====== Provided material ======

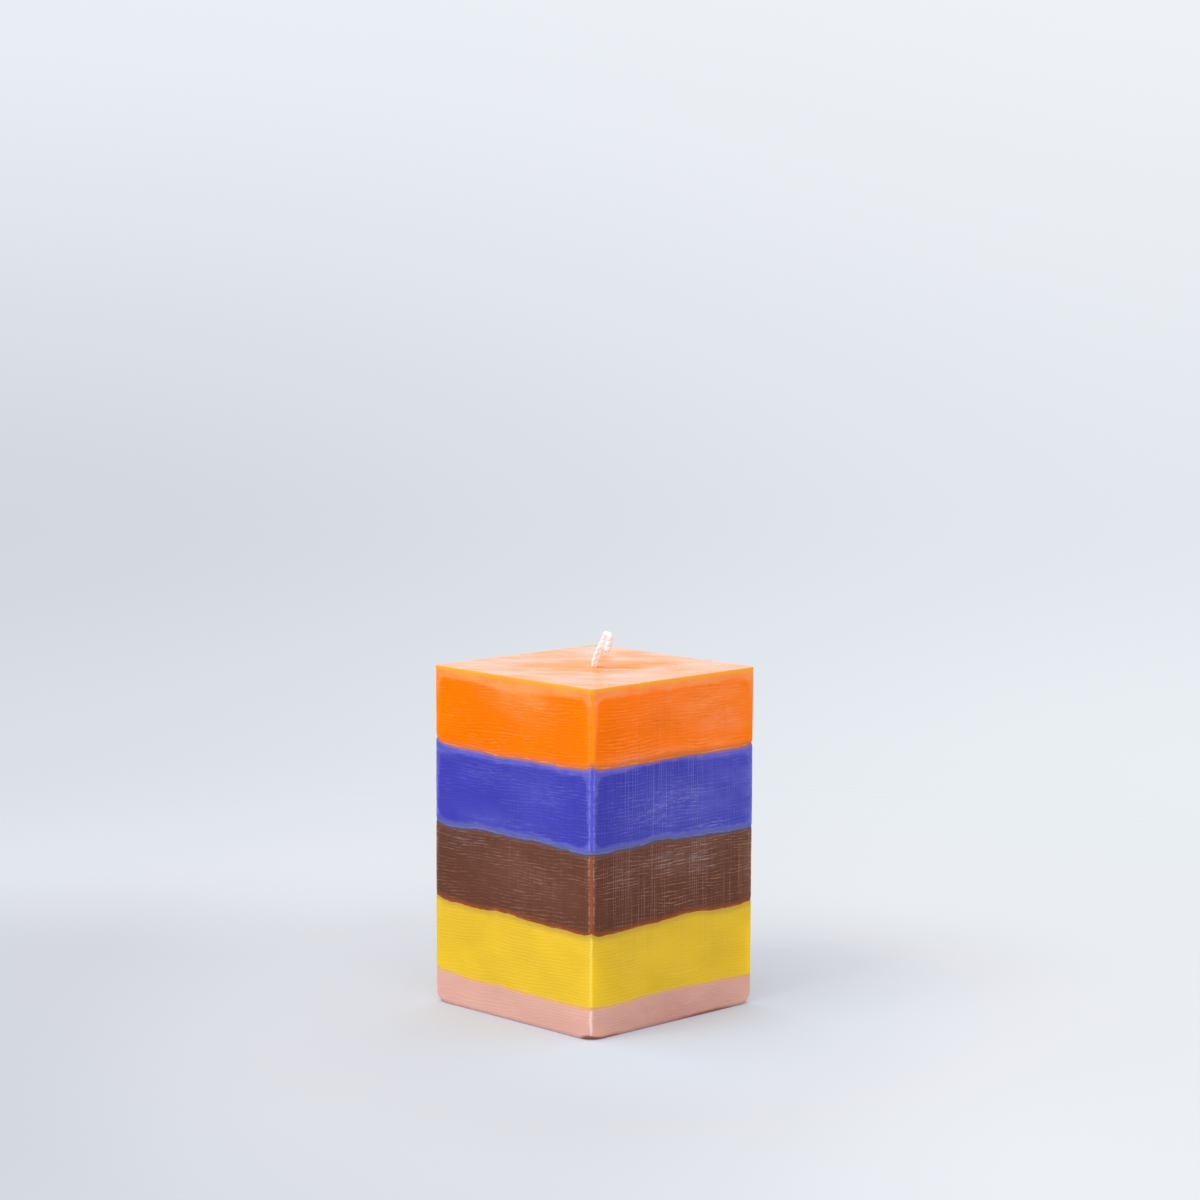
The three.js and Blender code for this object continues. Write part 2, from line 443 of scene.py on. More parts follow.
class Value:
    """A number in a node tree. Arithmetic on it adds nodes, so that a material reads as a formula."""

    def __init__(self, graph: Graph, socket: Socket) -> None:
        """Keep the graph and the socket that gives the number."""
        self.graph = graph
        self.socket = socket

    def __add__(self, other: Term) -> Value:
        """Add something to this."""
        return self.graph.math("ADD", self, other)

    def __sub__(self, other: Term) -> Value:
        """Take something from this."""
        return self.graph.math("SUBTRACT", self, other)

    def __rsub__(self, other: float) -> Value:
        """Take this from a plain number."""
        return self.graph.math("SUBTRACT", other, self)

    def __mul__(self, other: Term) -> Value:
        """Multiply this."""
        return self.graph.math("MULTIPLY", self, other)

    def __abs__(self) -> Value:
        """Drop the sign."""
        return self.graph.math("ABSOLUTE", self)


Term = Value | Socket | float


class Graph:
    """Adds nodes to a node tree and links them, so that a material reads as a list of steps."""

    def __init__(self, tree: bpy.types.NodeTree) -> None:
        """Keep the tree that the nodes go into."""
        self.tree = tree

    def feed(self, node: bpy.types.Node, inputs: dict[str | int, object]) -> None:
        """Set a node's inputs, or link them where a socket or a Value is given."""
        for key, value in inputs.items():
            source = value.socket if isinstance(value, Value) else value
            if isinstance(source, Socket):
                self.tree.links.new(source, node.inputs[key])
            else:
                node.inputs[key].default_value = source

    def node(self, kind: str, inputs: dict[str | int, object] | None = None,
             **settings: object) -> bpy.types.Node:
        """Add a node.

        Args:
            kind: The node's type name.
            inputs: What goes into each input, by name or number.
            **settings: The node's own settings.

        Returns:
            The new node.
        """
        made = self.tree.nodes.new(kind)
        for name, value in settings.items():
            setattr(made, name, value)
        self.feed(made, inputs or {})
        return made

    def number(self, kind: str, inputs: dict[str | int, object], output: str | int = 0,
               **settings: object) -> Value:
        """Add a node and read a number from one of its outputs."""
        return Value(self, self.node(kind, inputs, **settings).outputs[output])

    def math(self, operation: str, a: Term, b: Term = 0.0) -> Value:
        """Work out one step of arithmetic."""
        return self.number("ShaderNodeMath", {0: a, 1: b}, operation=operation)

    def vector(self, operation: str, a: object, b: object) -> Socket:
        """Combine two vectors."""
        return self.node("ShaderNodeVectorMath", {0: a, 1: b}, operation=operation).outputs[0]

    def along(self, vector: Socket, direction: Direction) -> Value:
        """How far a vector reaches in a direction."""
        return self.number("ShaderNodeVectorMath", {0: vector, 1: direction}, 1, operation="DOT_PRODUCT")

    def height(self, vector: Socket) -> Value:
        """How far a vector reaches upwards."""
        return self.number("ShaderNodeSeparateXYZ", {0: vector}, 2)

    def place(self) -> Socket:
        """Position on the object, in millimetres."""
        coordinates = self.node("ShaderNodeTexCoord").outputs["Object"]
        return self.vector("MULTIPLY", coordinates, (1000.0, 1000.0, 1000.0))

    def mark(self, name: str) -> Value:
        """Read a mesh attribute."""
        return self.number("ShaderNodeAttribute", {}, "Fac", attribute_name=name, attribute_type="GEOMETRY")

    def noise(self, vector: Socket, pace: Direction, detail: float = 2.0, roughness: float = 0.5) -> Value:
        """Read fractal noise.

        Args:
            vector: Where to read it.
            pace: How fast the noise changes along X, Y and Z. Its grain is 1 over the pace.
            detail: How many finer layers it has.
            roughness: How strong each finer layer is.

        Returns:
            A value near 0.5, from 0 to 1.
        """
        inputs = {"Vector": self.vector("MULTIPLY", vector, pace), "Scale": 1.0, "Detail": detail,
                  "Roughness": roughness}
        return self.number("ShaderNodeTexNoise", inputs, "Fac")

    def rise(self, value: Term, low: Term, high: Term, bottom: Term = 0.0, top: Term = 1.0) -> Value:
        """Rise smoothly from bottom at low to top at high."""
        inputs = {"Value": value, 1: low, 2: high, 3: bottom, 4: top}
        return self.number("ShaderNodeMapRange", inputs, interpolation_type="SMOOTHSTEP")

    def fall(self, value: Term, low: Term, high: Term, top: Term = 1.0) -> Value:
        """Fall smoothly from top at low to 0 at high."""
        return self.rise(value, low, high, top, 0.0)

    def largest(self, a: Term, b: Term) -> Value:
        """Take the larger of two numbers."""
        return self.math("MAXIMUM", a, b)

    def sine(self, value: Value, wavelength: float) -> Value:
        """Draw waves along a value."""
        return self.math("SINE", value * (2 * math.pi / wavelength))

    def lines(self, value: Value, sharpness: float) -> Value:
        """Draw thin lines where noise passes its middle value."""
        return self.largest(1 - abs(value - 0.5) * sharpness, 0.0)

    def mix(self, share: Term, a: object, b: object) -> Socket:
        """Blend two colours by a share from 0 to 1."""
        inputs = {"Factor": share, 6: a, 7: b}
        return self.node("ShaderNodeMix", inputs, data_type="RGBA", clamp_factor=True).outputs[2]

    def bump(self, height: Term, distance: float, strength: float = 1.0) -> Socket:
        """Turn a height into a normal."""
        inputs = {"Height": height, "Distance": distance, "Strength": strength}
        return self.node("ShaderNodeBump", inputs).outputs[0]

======

■ **Problem requirements**: Print, please, the lines from the first line of the material through the line that contains "self.tree = tree", exactly as written and with nothing added.

■ **Full response**:
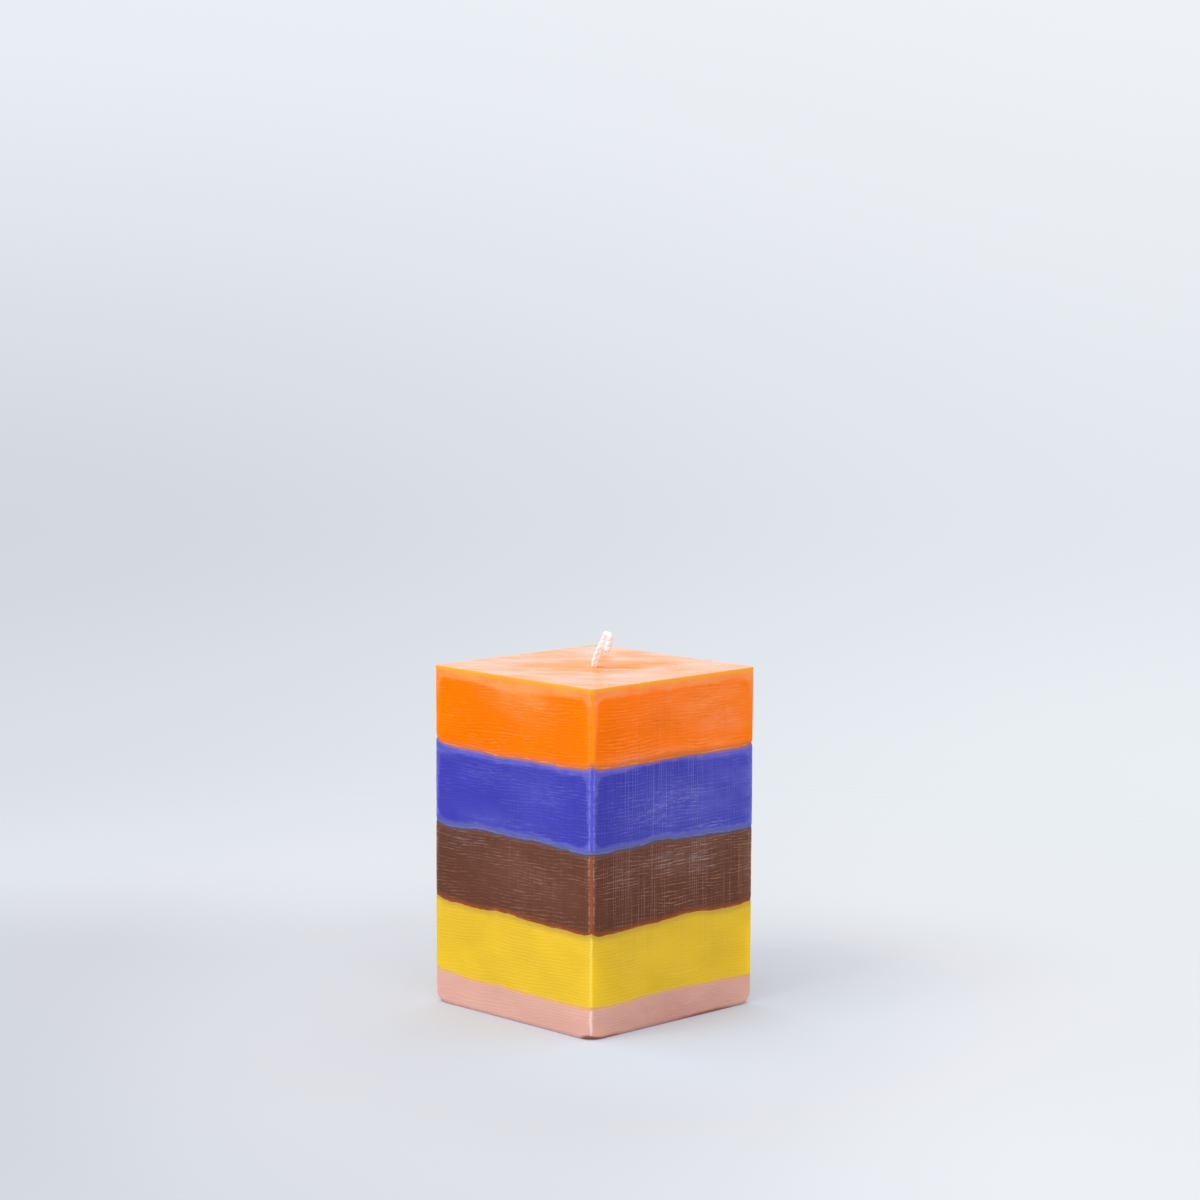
The three.js and Blender code for this object continues. Write part 2, from line 443 of scene.py on. More parts follow.
class Value:
    """A number in a node tree. Arithmetic on it adds nodes, so that a material reads as a formula."""

    def __init__(self, graph: Graph, socket: Socket) -> None:
        """Keep the graph and the socket that gives the number."""
        self.graph = graph
        self.socket = socket

    def __add__(self, other: Term) -> Value:
        """Add something to this."""
        return self.graph.math("ADD", self, other)

    def __sub__(self, other: Term) -> Value:
        """Take something from this."""
        return self.graph.math("SUBTRACT", self, other)

    def __rsub__(self, other: float) -> Value:
        """Take this from a plain number."""
        return self.graph.math("SUBTRACT", other, self)

    def __mul__(self, other: Term) -> Value:
        """Multiply this."""
        return self.graph.math("MULTIPLY", self, other)

    def __abs__(self) -> Value:
        """Drop the sign."""
        return self.graph.math("ABSOLUTE", self)


Term = Value | Socket | float


class Graph:
    """Adds nodes to a node tree and links them, so that a material reads as a list of steps."""

    def __init__(self, tree: bpy.types.NodeTree) -> None:
        """Keep the tree that the nodes go into."""
        self.tree = tree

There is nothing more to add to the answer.